Le premier objectif du texte proposé vise donc à démultiplier les usages et, de la sorte, encourager l'innovation. Ses auteurs estiment que les nouveaux services susceptibles d'être développés grâce à la libération de ce capital numérique dégageraient 270 milliards d'euros de PIB d'ici à 2028. En parallèle, des considérations d'équité dans l'univers « digital » sont également mises en avant, à la fois en matière de stimulation de la concurrence sur certaines activités et de démocratisation de l'accès aux données.

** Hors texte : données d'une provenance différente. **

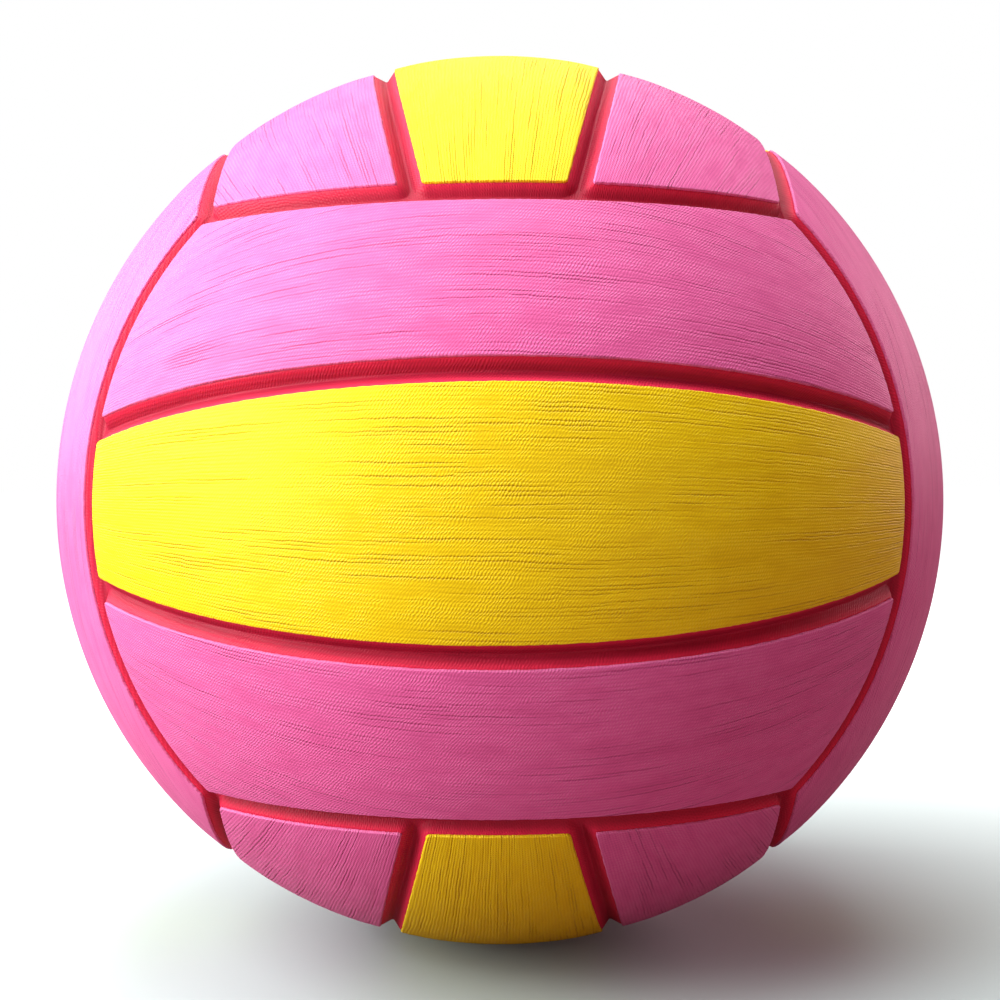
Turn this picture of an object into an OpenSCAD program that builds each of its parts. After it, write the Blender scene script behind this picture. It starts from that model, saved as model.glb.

Le principe directeur consiste à permettre aux utilisateurs d'objets électroniques de profiter comme bon leur semble des informations que ceux-ci créent, en temps réel. Il sera par exemple possible de les transmettre à un acteur tiers offrant une prestation additionnelle (une exclusion est tout de même prévue vis-à-vis d'une concurrence directe avec la solution d'origine). Sont ainsi évoquées à titre d'illustration des possibilités (applicables à un véhicule) autour de la maintenance prédictive ou de l'entretien.
Afin de faciliter le recours aux données partagées et la concrétisation des opportunités promises, un travail complémentaire est engagé qui devrait aboutir à la conception de « data spaces ». Il s'agirait d'assembler et de déployer, pour des domaines particulièrement stratégiques (finance, santé, agriculture, transports et mobilité, secteur public, énergie…), une gouvernance, des infrastructures et des outils (de consolidation, de traitement, de distribution) communs favorisant l'interopérabilité des systèmes.
Les assureurs, qui s'inquiètent depuis plusieurs années de la mainmise des constructeurs automobiles sur le flux d'information engendré par les voitures modernes (jusqu'à avoir lancé une pétition en 2017), figurent potentiellement parmi les grands gagnants de l'initiative européenne. Ils devraient également être aux premières loges pour en bénéficier dans d'autres domaines (santé, agriculture…), pourvu qu'ils apprennent à capitaliser sur les possibilités autorisées par cette nouvelle manne virtuelle.
En conclusion, il reste tout de même à s'interroger sur la faisabilité réelle du plan tel qu'il est dessiné par la Commission. Sans même évoquer leurs réticences, il risque d'être difficile pour nombre de fournisseurs de technologies de répondre rapidement aux exigences formulées, pour lesquelles il est tout au plus suggéré qu'ils obtiendraient une compensation des coûts de transfert. En outre, la mise en œuvre des « data spaces », facteur critique d'utilisabilité et donc de succès, risque d'être longue et douloureuse…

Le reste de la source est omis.